In May 2024, Tritec opened Shoregate, a 418-unit transit-oriented development built on the 10.34-acre former site of Touro College in Bay Shore. The $174 million project has been a key piece in the ongoing revitalization of Bay Shore’s downtown.

After the Town of Brookhaven designated Tritec as master developer to reimagine more than 50 acres around the Ronkonkoma LIRR station in 2012, the developer began planning its most transformative project yet. Tritec is now eight years into constructing the $1.3 billion walkable, mixed-use mecca known as Station Yards. So far, the company has delivered 1,052 apartments, 70,000 square feet of retail and 16,500 square feet of office space, which is now Tritec’s new headquarters.

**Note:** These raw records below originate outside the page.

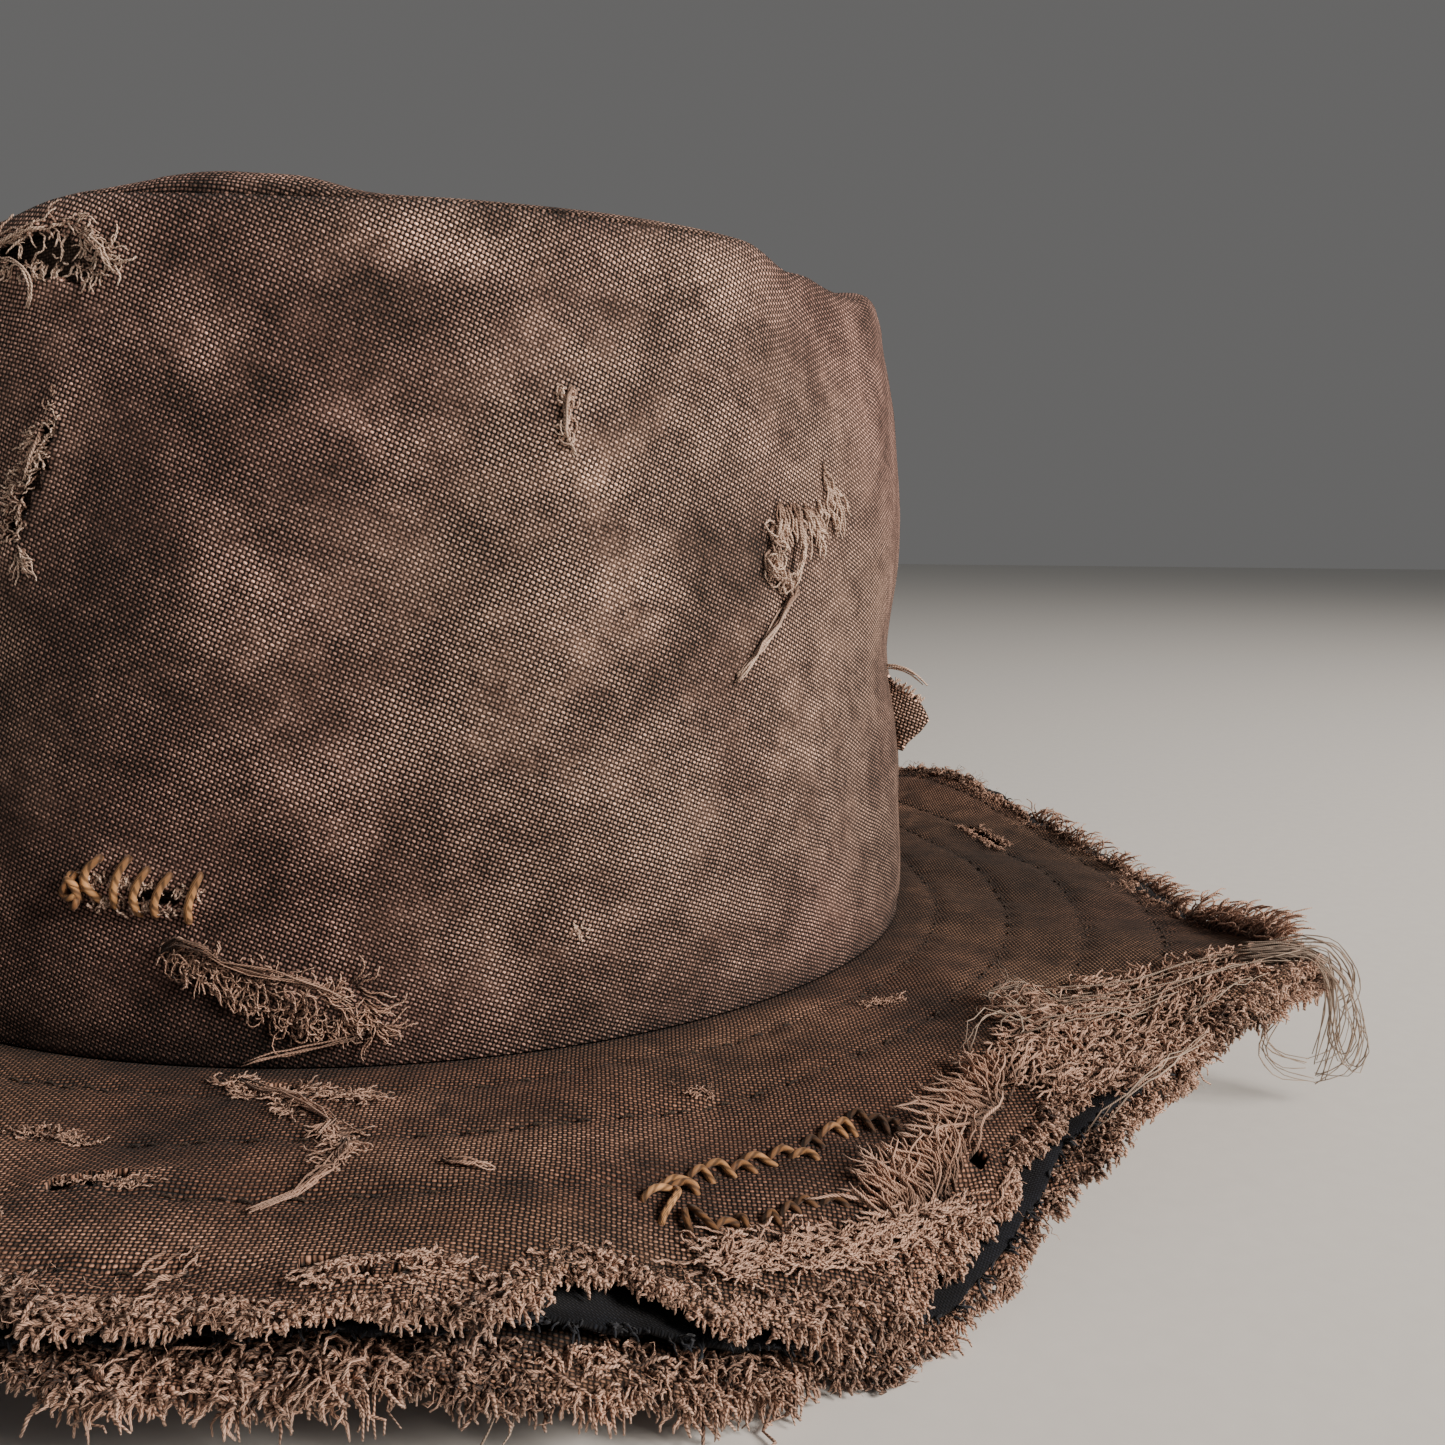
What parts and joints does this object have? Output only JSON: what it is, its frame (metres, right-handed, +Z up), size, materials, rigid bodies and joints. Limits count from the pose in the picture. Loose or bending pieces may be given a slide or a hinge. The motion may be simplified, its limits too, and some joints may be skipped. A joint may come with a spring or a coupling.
{
  "type": "brimmed cloth hat",
  "caption": "Worn sewn cloth hat with a tall round crown, a puffed top panel, a wide wavy ravelled brim, a lining, a sweatband and hand-sewn mends.",
  "frame": {"origin": "centre of the head opening, on the plane where the crown is sewn to the brim", "axes": "+Z up through the crown, -Y towards the front, where the mends are, +X to the wearer's left"},
  "size_m": [0.3126, 0.3126, 0.1351],
  "materials": {
    "crown_cloth": "matte coarse plain weave, overdyed brown with faded and stained patches",
    "brim_cloth": "matte coarse plain weave, darker and more soiled than the crown",
    "interlining_cloth": "matte felted stiffening cloth, near-black navy",
    "lining_cotton": "smooth black cotton",
    "sweatband_twill": "dark cotton twill tape",
    "sewing_thread": "dark brown spun thread",
    "waxed_thread": "waxed orange-brown linen thread with a soft sheen",
    "ravelled_yarn": "loose spun yarn, faded pinkish brown"
  },
  "bodies": {
    "root": {"crown_side": "crown_cloth", "crown_tip": "crown_cloth", "tip_seam_thread": "sewing_thread", "back_seam_thread": "sewing_thread", "lining_side": "lining_cotton", "lining_tip": "lining_cotton", "sweatband": "sweatband_twill", "sweatband_thread": "sewing_thread", "brim_upper": "brim_cloth", "brim_interlining": "interlining_cloth", "brim_lower": "brim_cloth", "brim_row_1": "sewing_thread", "brim_row_2": "sewing_thread", "brim_row_3": "sewing_thread", "brim_row_4": "sewing_thread", "upper_fringe": "ravelled_yarn", "lower_fringe": "ravelled_yarn", "crown_flap": "crown_cloth", "crown_mend_thread": "waxed_thread", "brim_mend_thread": "waxed_thread", "top_tear_yarns": "ravelled_yarn", "side_slit_yarns": "ravelled_yarn", "snag_yarns": "ravelled_yarn", "pulled_yarns": "ravelled_yarn", "lower_tear_yarns": "ravelled_yarn", "brim_tear_yarns": "ravelled_yarn", "brim_edge_tufts": "ravelled_yarn", "tip_loose_threads": "ravelled_yarn"}
  },
  "joints": []
}
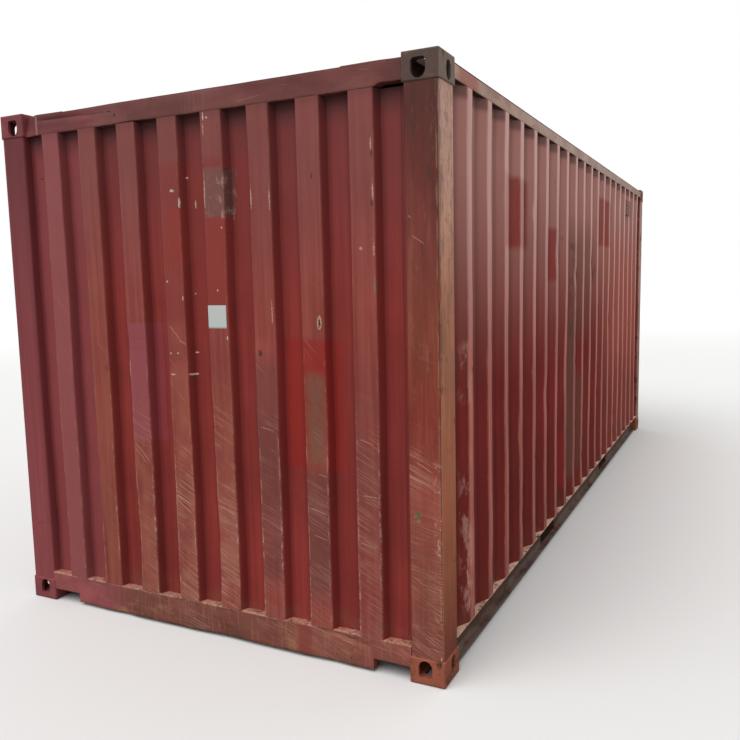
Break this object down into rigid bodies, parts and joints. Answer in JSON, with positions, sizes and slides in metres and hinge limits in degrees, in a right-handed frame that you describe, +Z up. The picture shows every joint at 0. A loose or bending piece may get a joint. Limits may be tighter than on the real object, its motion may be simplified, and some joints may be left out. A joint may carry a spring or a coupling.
{
  "type": "shipping container",
  "caption": "Twenty-foot steel cargo container with corrugated walls, corner fittings, fork pockets and closed rear doors; worn red paint, rust and dents.",
  "frame": {"origin": "middle of the footprint, on the undersides of the bottom corner fittings", "axes": "+Z up; +Y from the closed front end to the doors; +X to the right as one faces the closed front end"},
  "size_m": [2.438, 6.058, 2.591],
  "materials": {
    "casting": "worn paint and rust",
    "red_paint": "matte, faded and rusty",
    "plywood": "worn varnish",
    "door_rubber": "matte",
    "galvanised_steel": "weathered zinc"
  },
  "bodies": {
    "root": {"front_left_bottom_fitting": "casting", "front_right_bottom_fitting": "casting", "rear_left_bottom_fitting": "casting", "rear_right_bottom_fitting": "casting", "front_left_top_fitting": "casting", "front_right_top_fitting": "casting", "rear_left_top_fitting": "casting", "rear_right_top_fitting": "casting", "front_left_post": "red_paint", "front_right_post": "red_paint", "rear_left_post": "red_paint", "rear_right_post": "red_paint", "front_wall": "red_paint", "front_header": "red_paint", "front_sill": "red_paint", "left_wall": "red_paint", "right_wall": "red_paint", "left_top_rail": "red_paint", "right_top_rail": "red_paint", "left_bottom_rail": "red_paint", "right_bottom_rail": "red_paint", "roof": "red_paint", "roof_corner_plates": "red_paint", "cross_members": "red_paint", "front_fork_pocket": "red_paint", "rear_fork_pocket": "red_paint", "rear_header": "red_paint", "rear_sill": "red_paint", "left_door_frame": "red_paint", "right_door_frame": "red_paint", "left_door_panel": "red_paint", "right_door_panel": "red_paint", "left_ventilator": "red_paint", "right_ventilator": "red_paint", "floor_boards": "plywood", "left_door_gasket": "door_rubber", "right_door_gasket": "door_rubber", "left_door_hinges": "galvanised_steel", "right_door_hinges": "galvanised_steel", "left_lock_bars": "galvanised_steel", "right_lock_bars": "galvanised_steel", "left_bar_brackets": "galvanised_steel", "right_bar_brackets": "galvanised_steel", "cam_keepers": "galvanised_steel"}
  },
  "joints": []
}
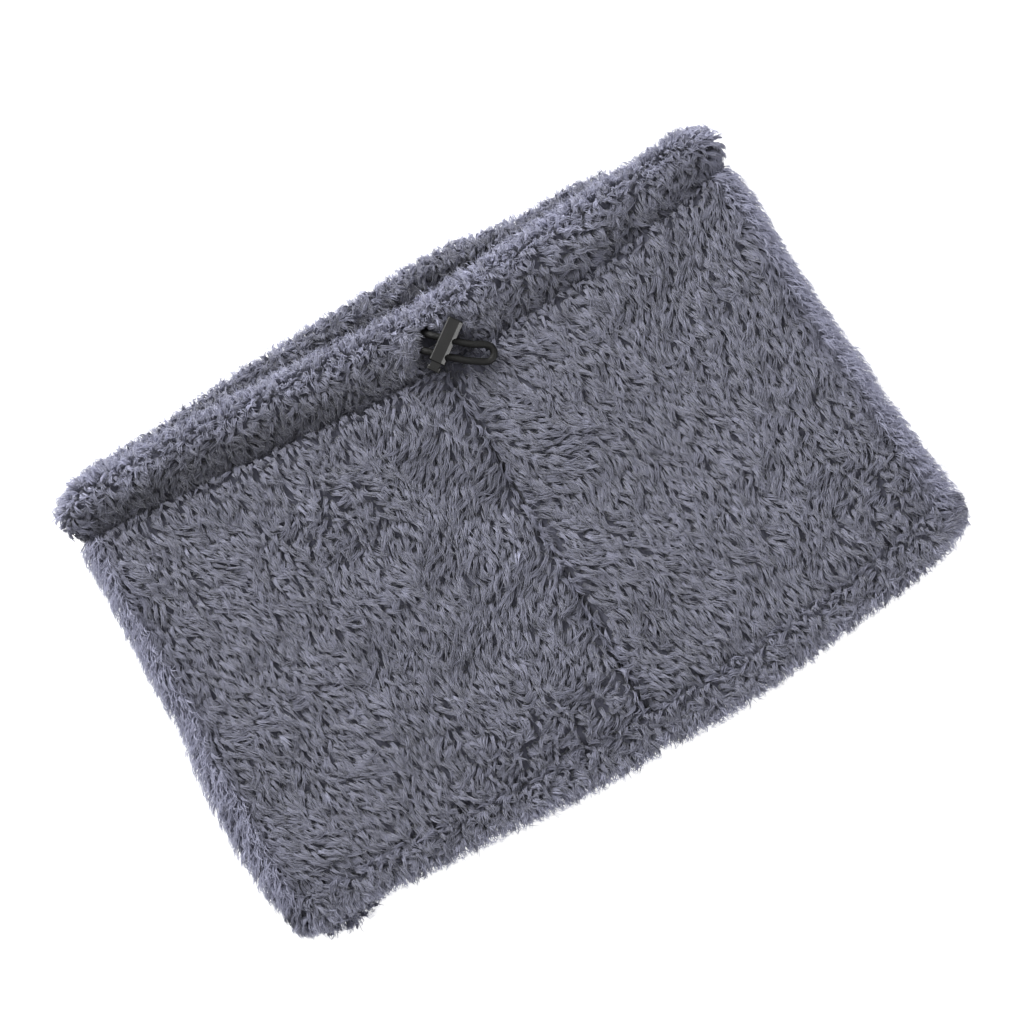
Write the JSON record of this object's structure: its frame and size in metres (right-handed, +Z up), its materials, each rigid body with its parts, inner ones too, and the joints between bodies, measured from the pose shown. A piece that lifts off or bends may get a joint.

The massive undertaking, which still has more phases to come, has created more than 2,500 construction jobs, with Tritec spending about $130 million on project infrastructure, including $40 million for one of the largest-ever forced sewer mains and a pump station.

Going forward, Tritec may launch a project in downtown Smithtown, where it has been named master developer, and the company is actively looking at multiple development sites in Nassau County.

Earlier this year, Tritec created a fund with individual and institutional investors that could unlock about $1 billion in development. And now the new generation of Tritec leaders will be at the forefront of those projects.

“I think we focus on trying to build whatever the communities are looking for,” said newly minted Co-President Jimmy Coughlan. “A lot of real estate companies either build apartments or build office or build retail. We’ve done everything. Since the need for housing is so great on Long Island, that will likely be a priority.”

Whatever the future holds, the Tritec “kids” say they are grateful for the sacrifices their parents made to get them to this point, and they are determined to continue their momentum and stay true to the Tritec motto: ‘Have fun, win, be nice.’

“When you are scaling a company, the one thing that you want to protect is the people and the culture that you’ve built,” Meaghan Coughlan, Tritec’s new COO, said. “Making sure that you are scaling without losing that special sauce.”